My roommates both moved out (without telling me first) because I was too messy and didn’t have the motivation to clean (because of executive dysfunction and my depression). I’m wondering how people handle living with roommates that aren’t brains and how to get out of my own head. I was so in my own world that I couldn’t tell how disgusted they were with me.
I am sorry that this happened to you. Its the hardest thing when dealing with this struggle. it’s okay nothing you can do about this right now, here is what I do. I find a roommate that is great at organizing and cleaning and offer a reduced portion of the rent to balance your end of the deal. I have dealt with that executive dysfunction most of my life… its okay you may be able to help that person with something in return that they may not be good at, but ASK and make a deal with your next roommate and DISCLOSE from the beginning so their is no surprises. I had a roommate that I use to pay 100$ a month towards rent credit and groceries and it worked well, until she got married and then she moved out. I hope that helps, but don’t think about the ones that moved out, those where not a good mix and its okay, a better fit will be your next roommate. GOOD LUCK let us know.
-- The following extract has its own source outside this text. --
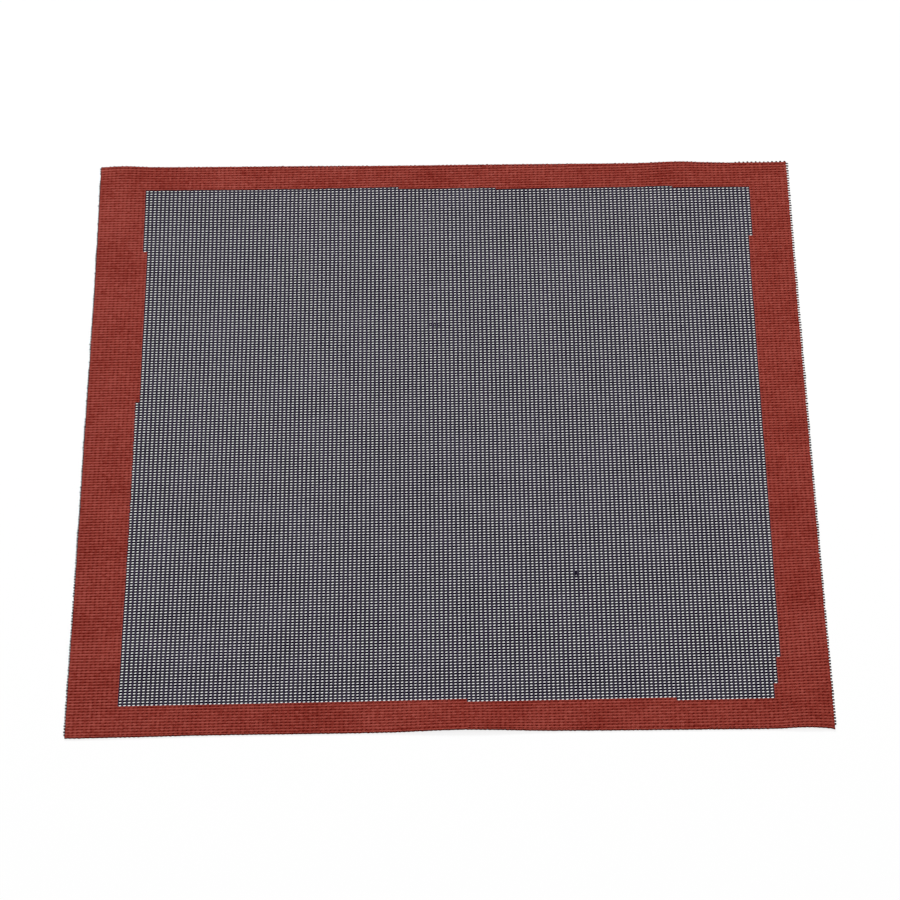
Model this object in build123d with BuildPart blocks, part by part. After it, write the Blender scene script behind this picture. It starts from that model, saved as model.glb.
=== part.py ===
# Perforated silicone baking mat: a woven glass mesh coated in black silicone, with a red silicone
# border printed on both faces. Millimetres, +Z up, +X across the mat, +Y along it.
# The origin is the centre of the underside, which lies on the tray.
from build123d import *
import os

# The cut sheet
mat_width = 300.0
mat_length = 400.0

# The red border, measured from the cut edge to the open mesh
side_border = 19.7
end_border = 19.0
border_thickness = 0.15
border_margin = 0.35  # black edge left bare by the print
right_border_margin = 1.3  # the print stops short of the weft yarns' cut ends here

# The coated mesh, from the underside up: silicone, weft yarns, warp yarns, silicone
cover_thickness = 0.1
weft_thickness = 0.15
warp_thickness = 0.15

# The open field: each gap stands for a block of about ten by ten of the mesh's own holes
gap_columns = 15
gap_rows = 20
bar_width = 7.0
rim_lip = 0.6  # black rim that shows inside the red border

# Glass yarns, as flat ribbons that run the whole sheet inside the bars and the rim
yarn_width = 4.0

# Levels
mesh_level = border_thickness
weft_level = mesh_level + cover_thickness
warp_level = weft_level + weft_thickness
mesh_thickness = cover_thickness + weft_thickness + warp_thickness + cover_thickness
mesh_top_level = mesh_level + mesh_thickness

# Plan sizes that follow from the ones above
window_width = mat_width - 2 * side_border
window_length = mat_length - 2 * end_border
field_width = window_width - 2 * rim_lip
field_length = window_length - 2 * rim_lip
gap_width = (field_width - (gap_columns - 1) * bar_width) / gap_columns
gap_length = (field_length - (gap_rows - 1) * bar_width) / gap_rows
column_pitch = gap_width + bar_width
row_pitch = gap_length + bar_width
rim_yarn_spacing_x = mat_width - side_border
rim_yarn_spacing_y = mat_length - end_border
print_width = mat_width - border_margin - right_border_margin
print_length = mat_length - 2 * border_margin
print_centre_x = (border_margin - right_border_margin) / 2


# Warp yarns: one ribbon in each bar that runs along the mat, and one under each side border
with BuildPart() as glass_warp_yarns:
    with BuildSketch(Plane.XY.offset(warp_level)):
        with GridLocations(column_pitch, 0, gap_columns - 1, 1):
            Rectangle(yarn_width, mat_length)
        with GridLocations(rim_yarn_spacing_x, 0, 2, 1):
            Rectangle(yarn_width, mat_length)
    extrude(amount=warp_thickness)
glass_warp_yarns.part.label = "glass_warp_yarns"


# Weft yarns: the same across the mat, lying against the underside of the warp yarns
with BuildPart() as glass_weft_yarns:
    with BuildSketch(Plane.XY.offset(weft_level)):
        with GridLocations(0, row_pitch, 1, gap_rows - 1):
            Rectangle(mat_width, yarn_width)
        with GridLocations(0, rim_yarn_spacing_y, 1, 2):
            Rectangle(mat_width, yarn_width)
    extrude(amount=weft_thickness)
glass_weft_yarns.part.label = "glass_weft_yarns"


# Black silicone coating: one holed net with a plain rim, moulded round the yarns, whose ends
# show at the cut edges
with BuildPart() as mesh_coating:
    with BuildSketch(Plane.XY.offset(mesh_level)):
        Rectangle(mat_width, mat_length)
        with GridLocations(column_pitch, row_pitch, gap_columns, gap_rows):
            Rectangle(gap_width, gap_length, mode=Mode.SUBTRACT)
    extrude(amount=mesh_thickness)
    add([glass_warp_yarns.part, glass_weft_yarns.part], mode=Mode.SUBTRACT)
mesh_coating.part.label = "mesh_coating"


# Red border, lower layer: the face that the mat lies on
with BuildPart() as border_lower:
    with BuildSketch():
        with Locations((print_centre_x, 0)):
            Rectangle(print_width, print_length)
        Rectangle(window_width, window_length, mode=Mode.SUBTRACT)
    extrude(amount=border_thickness)
border_lower.part.label = "border_lower"


# Red border, upper layer: the same print on the other face of the mesh
with BuildPart() as border_upper:
    with BuildSketch(Plane.XY.offset(mesh_top_level)):
        with Locations((print_centre_x, 0)):
            Rectangle(print_width, print_length)
        Rectangle(window_width, window_length, mode=Mode.SUBTRACT)
    extrude(amount=border_thickness)
border_upper.part.label = "border_upper"


os.makedirs("parts", exist_ok=True)
export_step(glass_warp_yarns.part, "parts/glass_warp_yarns.step")
export_step(glass_weft_yarns.part, "parts/glass_weft_yarns.step")
export_step(mesh_coating.part, "parts/mesh_coating.step")
export_step(border_lower.part, "parts/border_lower.step")
export_step(border_upper.part, "parts/border_upper.step")
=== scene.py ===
import math

import bpy
import numpy as np
from mathutils import Matrix, Vector


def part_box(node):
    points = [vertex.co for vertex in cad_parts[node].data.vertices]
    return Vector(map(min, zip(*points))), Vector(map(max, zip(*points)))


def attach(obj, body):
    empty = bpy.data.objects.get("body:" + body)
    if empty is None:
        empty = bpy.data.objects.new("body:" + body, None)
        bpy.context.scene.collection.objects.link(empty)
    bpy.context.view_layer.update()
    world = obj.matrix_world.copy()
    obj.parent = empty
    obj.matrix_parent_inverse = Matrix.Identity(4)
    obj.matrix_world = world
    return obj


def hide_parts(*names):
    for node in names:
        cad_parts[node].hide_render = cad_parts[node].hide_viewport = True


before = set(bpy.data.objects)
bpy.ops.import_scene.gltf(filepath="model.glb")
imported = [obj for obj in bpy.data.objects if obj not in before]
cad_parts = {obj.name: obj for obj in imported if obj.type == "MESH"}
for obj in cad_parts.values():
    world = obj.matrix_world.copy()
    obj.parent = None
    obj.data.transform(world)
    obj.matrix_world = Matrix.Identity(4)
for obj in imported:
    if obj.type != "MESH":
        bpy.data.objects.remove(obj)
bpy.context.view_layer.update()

MM = 0.001
TAU = 2 * math.pi

# The weave: cells between neighbouring yarns, counted on the mat, with a yarn on each side of a cell.
# The weft runs at a slant to the cut edges, so no one column has all the rows
COLUMNS = 170
ROWS = 216
SLANT_ROWS = 2  # rows that only the right half has at the front

# The mat's levels and sheet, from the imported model
print_low, print_high = (np.array(corner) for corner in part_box("border_upper"))
TOP = print_high[2]
MIDDLE = TOP / 2

# Strands of coated yarn
WARP_WIDTH = 0.80 * MM
WEFT_WIDTH = 1.20 * MM
WARP_LIFT = 0.24 * MM  # crest above the mat's middle, between crossings
WEFT_LIFT = 0.20 * MM
CROSSING_LIFT = 0.25 * MM
WEAVE_LIFT = 0.010 * MM  # the warp shows over and under by turns
LIFT_CHANCE = 0.03  # how much lifts differ, as a share of them
SWAY_STEP = 9  # cells from one knot of a yarn's wander to the next
WARP_SWAY = 0.035 * MM
WEFT_SWAY = 0.040 * MM

# The flat glass yarns inside the strands, the warp over the weft
YARN_LEVEL = 0.048 * MM  # above or below the mat's middle
YARN_HALF_DEPTH = 0.044 * MM
WARP_YARN_HALF = 0.277 * MM
WEFT_YARN_HALF = 0.364 * MM
YARN_SIDES = 6
WARP_POINTS = 56
WEFT_POINTS = 44
YARN_OVERHANG = 0.1  # of a cell: how far the yarns run past the middle of the outermost one across them
WEFT_CLEARANCE = 0.2  # of a cell: nearer than this to the cut edge, a weft has been cut away
SHORTEST_WEFT = 4  # in cells: a weft that reaches no further than this is left out

# The red print over the strands and in the holes that it fills
PRINT_WEFT_WIDTH = 1.00 * MM  # a filled hole's dimple is a little longer than the hole
PRINT_CROSSING_LIFT = 0.40 * MM
PRINT_WEFT_LIFT = 0.39 * MM
PRINT_WARP_LIFT = 0.15 * MM
PRINT_RIM_SHARE = 0.76  # of the crest beside it
PRINT_FLOOR_LIFT = 0.06 * MM
PRINT_FLOOR_CHANCE = 0.25  # how much floors differ in height, as a share of it
PRINT_CENTRE_LIFT = 0.05 * MM
PRINT_CREST_CHANCE = 0.13  # how much the crests' painted light differs at random
PRINT_HOLLOW_CHANCE = 0.12
PRINT_HOLLOW_LIMITS = (-0.1, 0.3)
END_SHADE_EASING = 0.09  # the print's painted shade in the hollows and painted light on the crests come nearer each other at the mat's ends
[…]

I’ve had these exact struggles for many years and here’s a few ways I’ve dealt with it (in bullet points because those who have seen my posts may know I love a good bullet point list):
- Keeping my own separate plates, cups, cutlery etc. so that when I don’t wash it, it doesn’t affect anyone else.
- Keeping all my mess, including dirty dishes and laundry, in my room so it doesn’t affect anyone else.
- Not cooking things that use lots of pots and pans. At worst, my meals just came in a packet and the only thing I had to wash afterwards was a fork. I knew I wouldn’t be able to cope with the washing up so I avoided creating it in the first place.
- Cleaning communal areas as I go rather than as a general rule, e.g. Wiping kitchen surfaces after I’ve spilled something, rinsing the bath after I’ve had one, cleaning the sink after I drop some toothpaste in it etc. This also means my mess doesn’t affect anyone because in the communal areas, I’m not leaving any.
- Setting reminders for the chores I can’t lessen, like taking out the bins and emptying the washing machine. This one is still hard to follow but if you’ve made everything else as easy as possible for yourself, this may be do-able some of the time.
- Don’t berate yourself if you’re not consistently tidying and cleaning, just celebrate the times you are able to do it.
- He honest with your roommates about how much you struggle with things, but more importantly, assure them that you are taking steps to make changes and lessen the impact it has on them.
It may not be practical, but if you keep your mess to your own room and not in the communal areas, your roommates will be more sympathetic. If you leave communal areas messy and dirty, people may take that the wrong way as a sign of disrespect and insult, regardless of what you say to the contrary.
Thanks for the tips! The problem actually is that we shared a bedroom as well, so all areas were communal areas. The only space that was “my own” was my closet or under the bed (which can still be seen by other people). I will be getting new roommates soon so I have a chance to start with good communication. They didn’t tell me which specific things to clean, just that I need to “keep the communal spaces clean.”
I also didn’t get to pick my roommates- they were chosen by my university. Another problem was them going to sleep before me so I couldn’t properly put my stuff away from the day before without waking them up.
I have had a very similar thing happen to me recently. My roommates decided they dont want to live with me anymore in university. I think at first it was upsetting for me because I didnt see it coming. Now I just try to do my best and put reminders for things that bother them and hope that I’ll eventually find roommates that understand the way I function. I was talking to my therapist today about this whole situation and she told me to create a list of how my brain makes living with other people more difficult or ways that I accidentally upset people because of my brain. She told me to talk to my roommates or write a letter about this and explain to them that its not that I am not trying its that my brain works differently and im not acting the way I do on purpose.
Its really a mismatched situation and no fault to you. Maybe asking the university for support in matching you up with nightowls. Potentially may help you catch up with your roommate duties. Good luck
I know it’s more expensive, but maybe you can discuss a single room as an accommodation for your ADHD, since it does make it difficult to live with others? Not sure they’d make that leap, but it might be worth a shot, especially since you’ve already had people move out over it. That’s a pain for the administrators since they have to find spots for those people and find new people to stick with you (unless you luck out and end up with an empty triple).